#### DATA ####
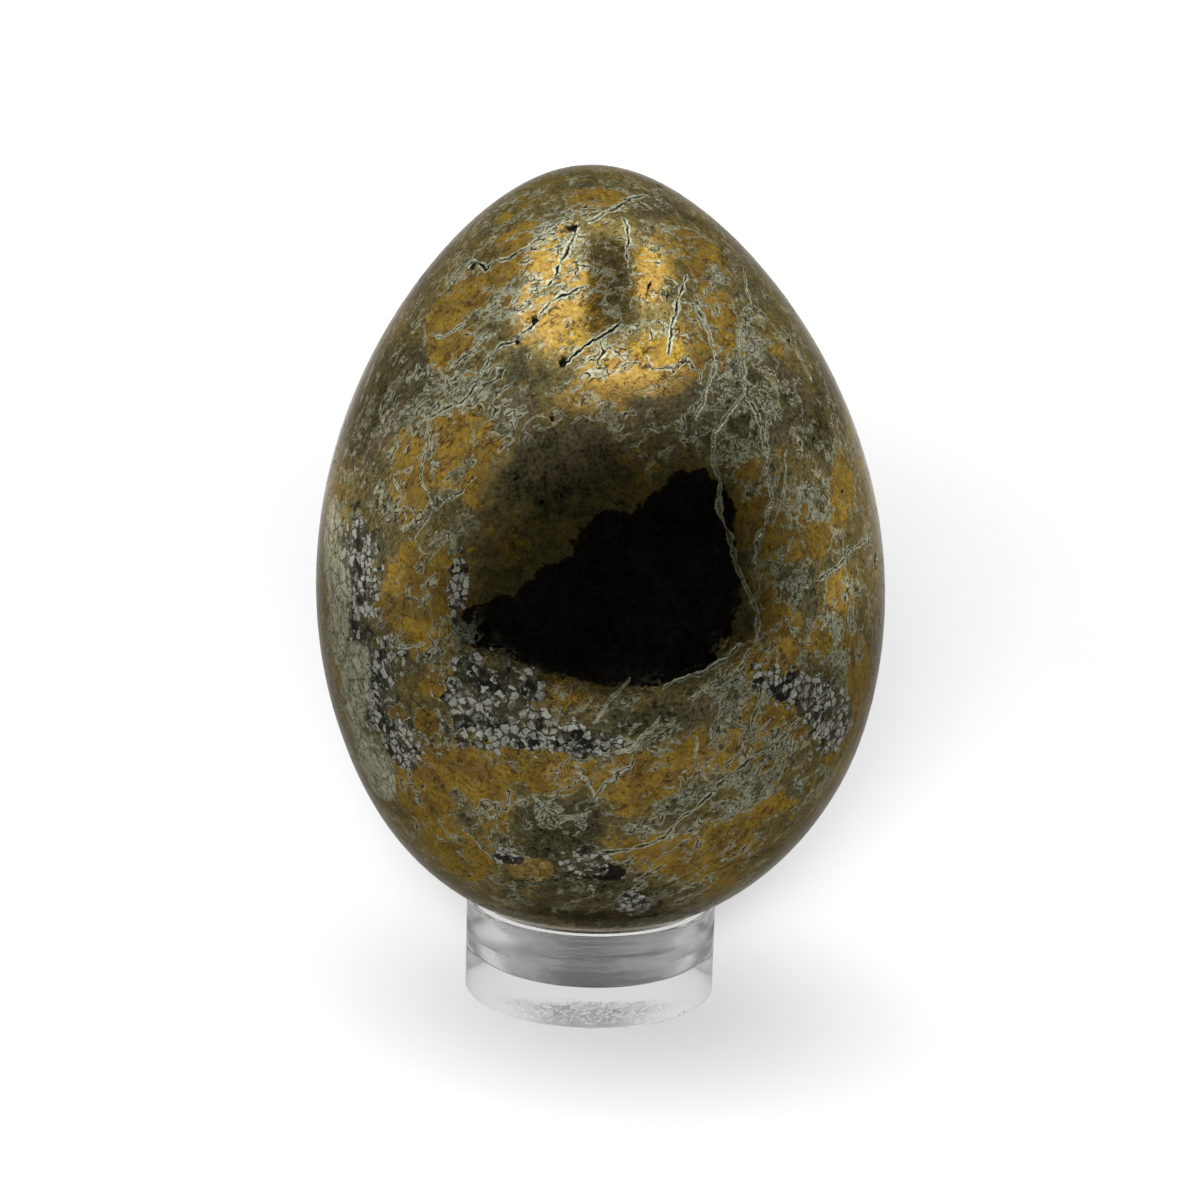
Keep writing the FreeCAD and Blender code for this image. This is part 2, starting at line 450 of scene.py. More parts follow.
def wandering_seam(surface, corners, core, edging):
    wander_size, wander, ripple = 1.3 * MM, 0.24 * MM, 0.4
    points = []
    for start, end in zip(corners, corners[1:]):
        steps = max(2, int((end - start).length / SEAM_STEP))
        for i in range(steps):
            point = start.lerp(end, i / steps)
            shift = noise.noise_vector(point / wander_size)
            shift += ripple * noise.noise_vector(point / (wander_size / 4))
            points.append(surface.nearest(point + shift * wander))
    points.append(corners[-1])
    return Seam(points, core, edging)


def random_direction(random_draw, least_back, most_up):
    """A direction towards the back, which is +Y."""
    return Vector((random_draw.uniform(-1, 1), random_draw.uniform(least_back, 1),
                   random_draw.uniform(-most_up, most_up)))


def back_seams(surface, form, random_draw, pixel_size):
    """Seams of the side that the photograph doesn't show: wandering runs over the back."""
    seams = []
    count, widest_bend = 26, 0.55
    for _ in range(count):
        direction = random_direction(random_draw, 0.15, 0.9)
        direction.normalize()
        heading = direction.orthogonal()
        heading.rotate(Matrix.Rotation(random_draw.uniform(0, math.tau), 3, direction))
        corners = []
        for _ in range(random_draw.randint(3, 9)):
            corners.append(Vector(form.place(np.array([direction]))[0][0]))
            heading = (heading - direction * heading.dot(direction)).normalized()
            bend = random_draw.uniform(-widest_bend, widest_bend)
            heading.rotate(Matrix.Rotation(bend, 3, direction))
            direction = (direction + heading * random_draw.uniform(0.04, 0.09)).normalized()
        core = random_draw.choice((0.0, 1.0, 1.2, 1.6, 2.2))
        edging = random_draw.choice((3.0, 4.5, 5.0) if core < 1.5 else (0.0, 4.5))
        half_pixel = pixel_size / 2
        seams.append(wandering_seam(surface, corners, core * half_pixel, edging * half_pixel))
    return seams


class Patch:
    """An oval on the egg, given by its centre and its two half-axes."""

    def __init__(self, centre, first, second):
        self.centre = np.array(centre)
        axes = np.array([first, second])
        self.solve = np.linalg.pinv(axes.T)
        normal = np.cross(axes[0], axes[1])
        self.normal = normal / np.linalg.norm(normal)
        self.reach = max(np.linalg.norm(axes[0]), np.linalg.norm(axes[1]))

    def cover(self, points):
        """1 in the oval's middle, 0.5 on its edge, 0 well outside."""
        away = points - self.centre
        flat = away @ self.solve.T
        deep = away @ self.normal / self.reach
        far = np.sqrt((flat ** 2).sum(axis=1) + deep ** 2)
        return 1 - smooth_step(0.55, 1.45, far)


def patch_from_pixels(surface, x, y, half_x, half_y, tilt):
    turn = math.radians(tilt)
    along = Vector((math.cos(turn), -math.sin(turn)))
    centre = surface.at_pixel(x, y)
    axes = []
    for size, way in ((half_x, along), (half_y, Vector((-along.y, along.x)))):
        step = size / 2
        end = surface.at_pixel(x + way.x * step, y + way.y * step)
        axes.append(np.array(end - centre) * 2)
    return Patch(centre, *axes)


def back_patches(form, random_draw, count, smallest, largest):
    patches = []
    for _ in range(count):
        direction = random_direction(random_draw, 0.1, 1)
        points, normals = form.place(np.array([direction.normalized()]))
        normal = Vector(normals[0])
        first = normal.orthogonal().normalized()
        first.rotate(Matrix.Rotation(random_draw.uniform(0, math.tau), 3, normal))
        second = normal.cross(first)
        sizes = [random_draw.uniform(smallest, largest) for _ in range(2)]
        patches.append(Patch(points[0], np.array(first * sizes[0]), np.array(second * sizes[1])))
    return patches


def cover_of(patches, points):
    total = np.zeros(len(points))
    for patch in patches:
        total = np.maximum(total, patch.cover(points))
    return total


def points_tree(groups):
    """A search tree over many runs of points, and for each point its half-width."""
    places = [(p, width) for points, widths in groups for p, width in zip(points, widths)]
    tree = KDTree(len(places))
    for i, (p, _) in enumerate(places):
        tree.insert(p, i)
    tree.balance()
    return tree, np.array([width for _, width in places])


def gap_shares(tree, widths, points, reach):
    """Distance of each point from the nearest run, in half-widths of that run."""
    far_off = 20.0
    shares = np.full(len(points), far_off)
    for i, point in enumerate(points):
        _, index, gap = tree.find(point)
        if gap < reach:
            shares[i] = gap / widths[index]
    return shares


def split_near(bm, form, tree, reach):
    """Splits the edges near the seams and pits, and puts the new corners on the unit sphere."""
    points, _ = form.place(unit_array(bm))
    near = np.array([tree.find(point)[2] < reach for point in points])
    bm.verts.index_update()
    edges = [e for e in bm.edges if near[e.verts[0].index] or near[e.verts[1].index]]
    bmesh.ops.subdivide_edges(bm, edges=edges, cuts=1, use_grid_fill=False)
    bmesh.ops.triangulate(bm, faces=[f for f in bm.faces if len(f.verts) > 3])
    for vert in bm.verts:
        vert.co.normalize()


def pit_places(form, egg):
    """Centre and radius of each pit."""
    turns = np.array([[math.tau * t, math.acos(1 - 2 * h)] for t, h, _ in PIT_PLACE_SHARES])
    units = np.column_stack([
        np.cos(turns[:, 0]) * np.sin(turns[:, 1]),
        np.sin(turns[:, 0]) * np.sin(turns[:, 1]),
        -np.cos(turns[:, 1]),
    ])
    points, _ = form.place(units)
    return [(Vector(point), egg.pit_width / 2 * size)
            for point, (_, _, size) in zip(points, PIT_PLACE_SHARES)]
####
- PROBLEM STATEMENT
Print the material above verbatim, first line through the line containing "random_draw.uniform(-most_up, most_up)))", both included.

- TASK RESPONSE
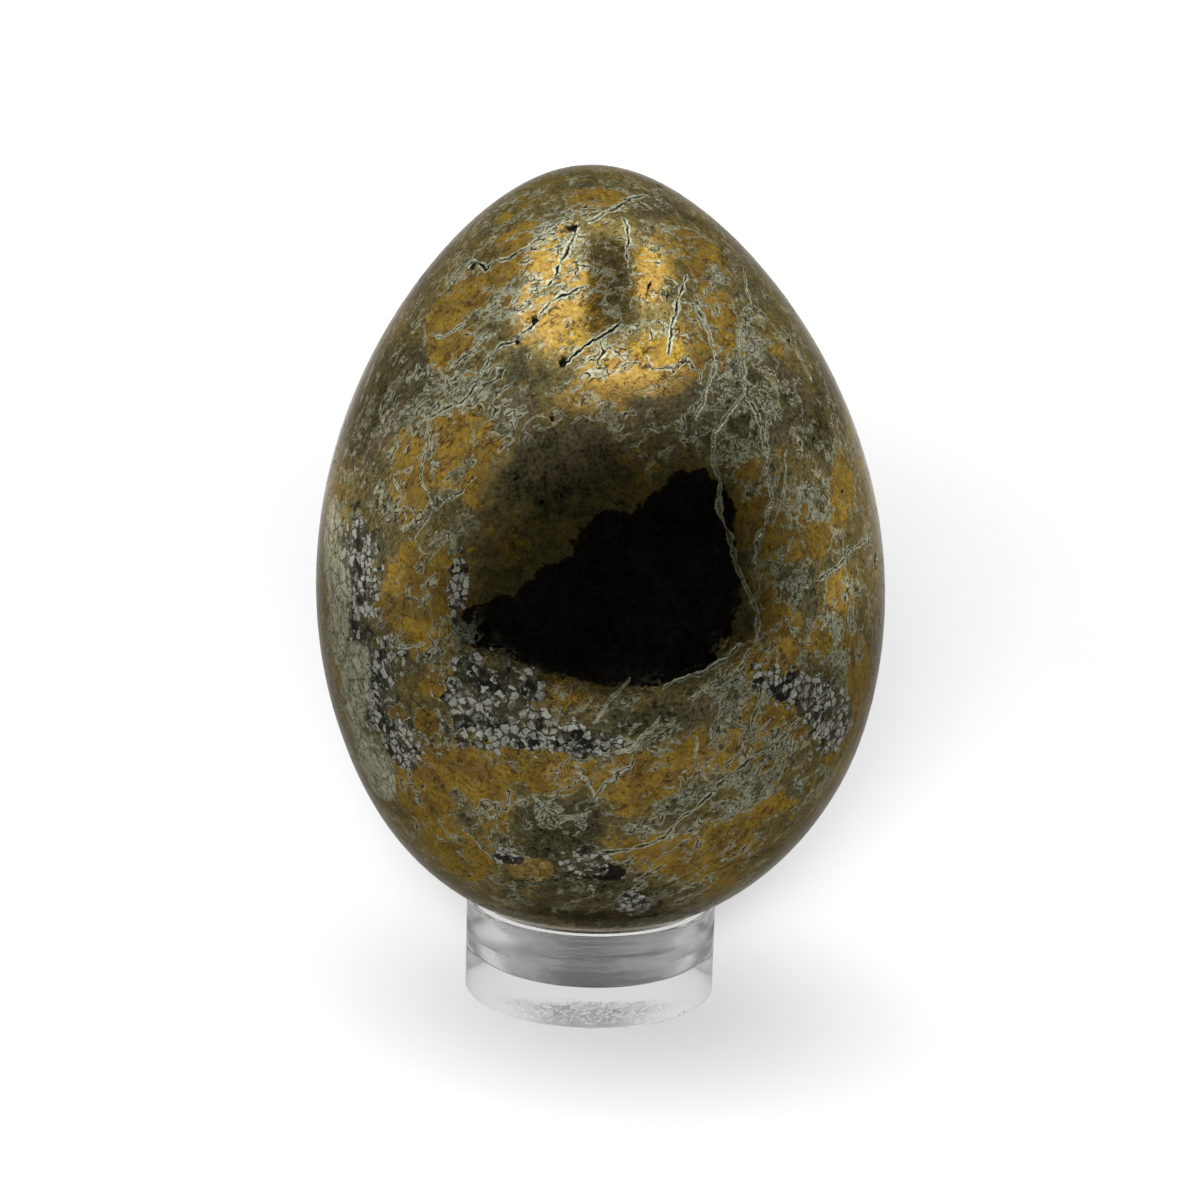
Keep writing the FreeCAD and Blender code for this image. This is part 2, starting at line 450 of scene.py. More parts follow.
def wandering_seam(surface, corners, core, edging):
    wander_size, wander, ripple = 1.3 * MM, 0.24 * MM, 0.4
    points = []
    for start, end in zip(corners, corners[1:]):
        steps = max(2, int((end - start).length / SEAM_STEP))
        for i in range(steps):
            point = start.lerp(end, i / steps)
            shift = noise.noise_vector(point / wander_size)
            shift += ripple * noise.noise_vector(point / (wander_size / 4))
            points.append(surface.nearest(point + shift * wander))
    points.append(corners[-1])
    return Seam(points, core, edging)


def random_direction(random_draw, least_back, most_up):
    """A direction towards the back, which is +Y."""
    return Vector((random_draw.uniform(-1, 1), random_draw.uniform(least_back, 1),
                   random_draw.uniform(-most_up, most_up)))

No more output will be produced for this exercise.